With more than 67% of all women of childbearing age in the labor force, according to one medical study on breast-feeding, some women's advocates predict that the issue may soon emerge from the shadows of bathroom stalls to become a part of the national discussion on the needs of working mothers and families in general.

Some experts and new mothers say the need for safe, clean places for women to pump milk for later use is almost as important to some working women as more commonly discussed issues, such as family leave and flextime.

"If you think about it, would you go and prepare your own lunch in a toilet stall?" asked Rona Cohen, an assistant clinical professor of maternal child health at UCLA's School of Nursing. "We wouldn't do that, but yet we're preparing our babies' food in toilet stalls."

Nell Merlino of the New York-based Ms. Foundation for Women says that businesses must confront their responsibilities to better integrate work and family issues. "They have become places," she said, "that are very separate from the rest of our lives and women are forced to try and change that because they have so much responsibility."

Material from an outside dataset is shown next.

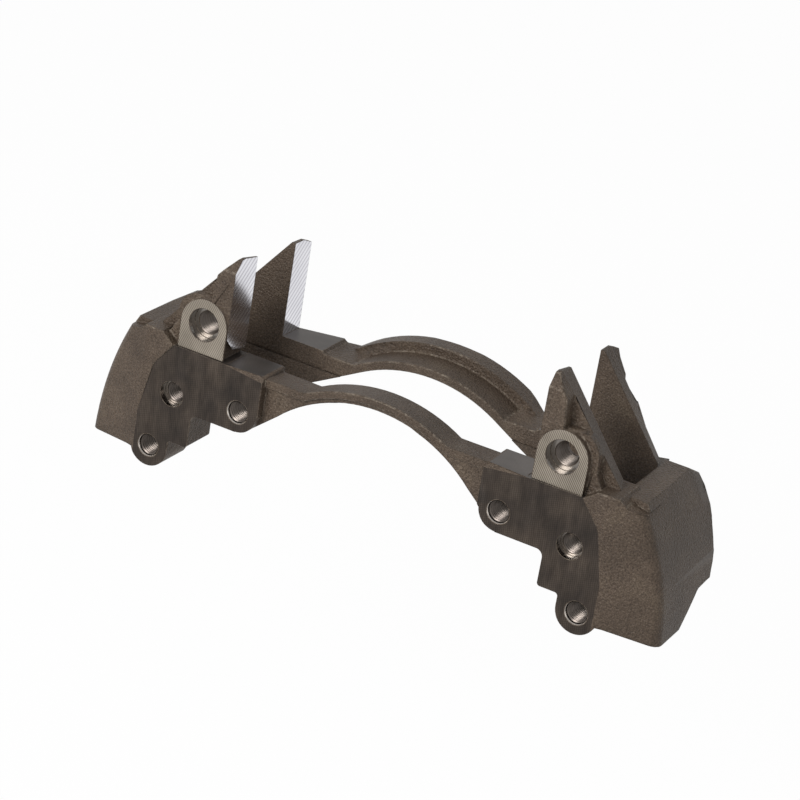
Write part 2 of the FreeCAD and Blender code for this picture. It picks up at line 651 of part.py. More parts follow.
def outboard_side(half):
    """The outboard wall: pad floor, hub arch with its upstanding rim, and the horn behind the slot."""
    lip_radius = "outboard_arch_radius + outboard_arch_lip"
    root = "pad_window_half + horn_plate_root_width"
    knee = ("outboard_arch_radius * sin(outboard_arch_angle) + (outboard_arch_radius * "
            "cos(outboard_arch_angle) - rotor_axis_drop - block_rear_underside) / tan(outboard_arch_angle)")
    half.slab("outboard_wall", SLOT_BACK, "block_back", [
        ("pad_window_half - end_wall", outboard_line("(pad_window_half - end_wall)")),
        (knee, "block_rear_underside"),
        ("rotor_edge_radius + cast_fillet", "block_rear_underside"),
        ("rotor_edge_radius + cast_fillet", "0"),
        (OUTBOARD_WEB_FOOT + " + end_wall", "outboard_web_foot_height"),
        ("pad_window_half - end_wall", "outboard_web_foot_height - end_wall"),
    ])
    half.slab("outboard_floor_slab", SLOT_BACK, "outboard_arch_back", [
        ("0", None, None, "outboard_arch_radius"),
        ("outboard_arch_radius * sin(outboard_arch_angle)", None),
        (root, outboard_line("(%s)" % root)),
        (root, "outboard_floor"),
        (FLANGE_INNER, "outboard_floor"),
        (FLANGE_INNER + " - cast_fillet", "outboard_arch_floor"),
        (None, "outboard_arch_floor", None, lip_radius),
        ("0", None),
    ])
    half.slab("outboard_rim", "outboard_rim_front", "outboard_arch_back", [
        ("0", None, None, "outboard_arch_radius + bed"),
        (None, "outboard_arch_floor - overlap_run"),
        (None, "outboard_arch_floor - overlap_run", None, lip_radius + " + outboard_rim_height"),
        ("0", None),
    ])
    web_back = SLOT_BACK + " + outboard_web_depth"
    half.loft("outboard_web", "XZ_Plane", [
        ("-(%s)" % SLOT_BACK, [
            ("pad_window_half - bed", "outboard_tip_height + bed"),
            ("pad_window_half + cast_fillet", "outboard_tip_height + bed"),
            (OUTBOARD_WEB_FOOT, "outboard_web_foot_height"),
            (OUTBOARD_WEB_FOOT, "outboard_floor - overlap_run"),
            ("pad_window_half - bed", "outboard_floor - overlap_run"),
        ]),
        ("-(%s)" % web_back, [
            ("pad_window_half - bed", "outboard_tip_height + bed"),
            ("pad_window_half + 2 * bed", "outboard_tip_height + bed"),
            (OUTBOARD_WEB_FOOT + " - outboard_web_taper", "outboard_web_foot_height"),
            (OUTBOARD_WEB_FOOT + " - outboard_web_taper", "outboard_floor - overlap_run"),
            ("pad_window_half - bed", "outboard_floor - overlap_run"),
        ]),
    ])
    half.slab("outboard_horn_plate", web_back + " - bed", "outboard_horn_back", [
        ("pad_window_half - bed", "outboard_tip_height + bed"),
        ("pad_window_half + 2 * bed", "outboard_tip_height + bed"),
        ("pad_window_half + ear_tip", "outboard_tip_height - ear_tip_drop"),
        ("pad_window_half + ear_upper", "ear_upper_height", "cast_fillet"),
        ("pad_window_half + ear_neck", "ear_neck_height", "cast_fillet"),
        ("pad_window_half + ear_lower", "ear_lower_height", "cast_fillet"),
        (OUTBOARD_WEB_FOOT + " - ear_foot_inset", "outboard_floor + bed"),
        (OUTBOARD_WEB_FOOT + " - ear_foot_inset", "outboard_floor - overlap_run"),
        ("pad_window_half - bed", "outboard_floor - overlap_run"),
    ])
    half.cut("outboard_window", "XZ_Plane", "-(%s - bed)" % SLOT_BACK,
             "outboard_arch_back - (%s) + 2 * bed" % SLOT_BACK, [
                 ("pad_window_half - cut_overrun", "outboard_floor"),
                 ("pad_window_half", "outboard_floor"),
                 ("pad_window_half", "outboard_tip_height + cut_overrun"),
                 ("pad_window_half - cut_overrun", "outboard_tip_height + cut_overrun"),
             ])
    half.cut("outboard_tip", "YZ_Plane", "pad_window_half - bed", "horn_plate_root_width", [
        (SLOT_BACK + " - bed", "outboard_tip_height"),
        (web_back, "outboard_tip_height"),
        ("outboard_horn_back + bed", "outboard_tip_height - overlap_run"),
        ("outboard_horn_back + bed", "outboard_tip_height + cut_overrun"),
        (SLOT_BACK + " - bed", "outboard_tip_height + cut_overrun"),
    ], backwards=True)
    half.slab("outboard_cast_land", SLOT_BACK + " - mill_step", SLOT_BACK + " + bed", [
        (outboard_across("outboard_mill_line"), "outboard_mill_line"),
        (knee, "block_rear_underside"),
        ("rotor_edge_radius + cast_fillet", "block_rear_underside"),
        ("flange_foot_across + overlap_run", "outboard_mill_line"),
    ])
    half.cut("outboard_plan", "XY_Plane", "outboard_tip_height + cut_overrun",
             "outboard_tip_height + 2 * cut_overrun - block_bottom", [
                 ("outboard_back_flat", "outboard_arch_back"),
                 ("pad_window_half", "outboard_horn_back"),
                 ("rotor_edge_radius + 2 * cut_overrun", "outboard_horn_back"),
                 ("rotor_edge_radius + 2 * cut_overrun", "outboard_arch_back + cut_overrun"),
                 ("outboard_back_flat", "outboard_arch_back + cut_overrun"),
             ])


def outboard_across(up):
    """Place across of the outboard wall's straight lower edge at a height."""
    return ("outboard_arch_radius * sin(outboard_arch_angle) + (outboard_arch_radius * "
            "cos(outboard_arch_angle) - rotor_axis_drop - %s) / tan(outboard_arch_angle)" % up)


def holes(half):
    """The tapped mounting holes and the stepped guide pin hole."""
    half.bore("middle", "0", "middle_hole_across", "0", "thread_bore", "sleeve_bore", "sleeve_bore_depth",
              "Counterbore")
    half.bore("inner", "0", "inner_hole_across", "inner_hole_height", "thread_bore", "thread_chamfer_width",
              None, "Countersink")
    half.bore("lower", "0", "lower_hole_across", "lower_hole_height", "thread_bore", "thread_chamfer_width",
              None, "Countersink")
    return half.bore("guide", "guide_pad_recess", GUIDE_HOLE_ACROSS, "guide_hole_height",
                     "guide_thread_bore", "guide_counterbore", "guide_counterbore_depth", "Counterbore")


def build(doc):
    half = Half(doc, "bracket_casting")
    flange(half)
    guide_boss(half)
    inboard_horn(half)
    end_block(half)
    inboard_arch(half)
    horn_faces(half)
    abutment(half)
    outboard_side(half)
    rear_faces(half)
    holes(half)
    return half


def mirror(half):
    """Mirror the whole half across the middle plane."""
    feature = half.body.newObject("PartDesign::Mirrored", "other_half")
    feature.TransformMode = "Whole shape"
    feature.MirrorPlane = (half.plane("YZ_Plane"), [""])
    half.body.Tip = feature
    half.doc.recompute()
    return feature


def check(doc, body):
    """Stop if any feature failed or the finished solid is not a sound one."""
    failed = [obj.Name for obj in doc.Objects if {"Invalid", "Error"} & set(obj.State)]
    if failed:
        raise ValueError("failed features: " + ", ".join(failed))
    shape = body.Shape
    if shape.isNull() or not shape.isValid() or len(shape.Solids) != 1:
        raise ValueError(body.Label + " is not one sound solid")


def main():
    os.makedirs("parts", exist_ok=True)
    doc = FreeCAD.newDocument("bracket")
    make_sheet(doc)
    half = build(doc)
    mirror(half)
    check(doc, half.body)
    shape = half.body.Shape
    shape.exportStep("parts/%s.step" % half.body.Label)
    box = shape.BoundBox
    print("volume %.0f mm3, faces %d" % (shape.Volume, len(shape.Faces)))
    print("box %.1f %.1f %.1f to %.1f %.1f %.1f" % (box.XMin, box.YMin, box.ZMin, box.XMax, box.YMax, box.ZMax))


main()
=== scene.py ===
# %% [markdown]
# # The carrier of an air disc brake
# A carrier is one iron casting. It bolts to the axle by its milled face, stands astride the brake
# rotor and holds both pads between its horns. Its form comes from the CAD model. This lesson
# dresses it: rounded cast edges, sand-cast skin, milled faces and cut threads.

import json
import math

import bmesh
import bpy
from mathutils import Matrix, Vector
from mathutils.kdtree import KDTree

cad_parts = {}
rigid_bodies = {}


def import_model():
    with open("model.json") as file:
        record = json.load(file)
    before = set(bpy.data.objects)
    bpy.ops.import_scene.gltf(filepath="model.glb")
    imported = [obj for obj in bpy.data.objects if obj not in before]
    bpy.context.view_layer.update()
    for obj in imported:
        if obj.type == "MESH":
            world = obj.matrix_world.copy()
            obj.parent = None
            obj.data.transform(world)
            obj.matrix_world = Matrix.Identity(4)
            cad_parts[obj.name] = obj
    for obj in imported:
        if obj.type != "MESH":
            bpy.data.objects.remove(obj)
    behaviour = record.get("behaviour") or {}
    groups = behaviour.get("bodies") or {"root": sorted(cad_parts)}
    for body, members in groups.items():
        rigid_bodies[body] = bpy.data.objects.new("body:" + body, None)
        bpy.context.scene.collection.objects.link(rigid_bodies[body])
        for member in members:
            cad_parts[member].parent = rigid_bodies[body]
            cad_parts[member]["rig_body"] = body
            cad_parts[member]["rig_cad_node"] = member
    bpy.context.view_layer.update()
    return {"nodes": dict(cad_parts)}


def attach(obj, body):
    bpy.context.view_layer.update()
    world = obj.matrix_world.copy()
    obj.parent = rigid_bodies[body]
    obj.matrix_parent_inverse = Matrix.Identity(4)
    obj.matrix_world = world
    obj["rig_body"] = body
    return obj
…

In some places, change has already started to occur. For the last five years, the Los Angeles Department of Water and Power has offered employees a lactation program complete with classes, 24-hour counselors, a pump for each mother and a lactation room. This year, Burbank implemented the same program for its employees, including an officer from the Police Department.

"It's an idea whose time has come," said John K. Nicoll, Burbank's management services director. "Once organizations try it, it will be as common as the existence of sick leave and medical plans."

Women's advocates and others say it is difficult to know just how widespread the problems really are. Many women simply stop breast-feeding when they return to work, anticipating the difficulties that may arise. Others continue but never inform supervisors about their needs.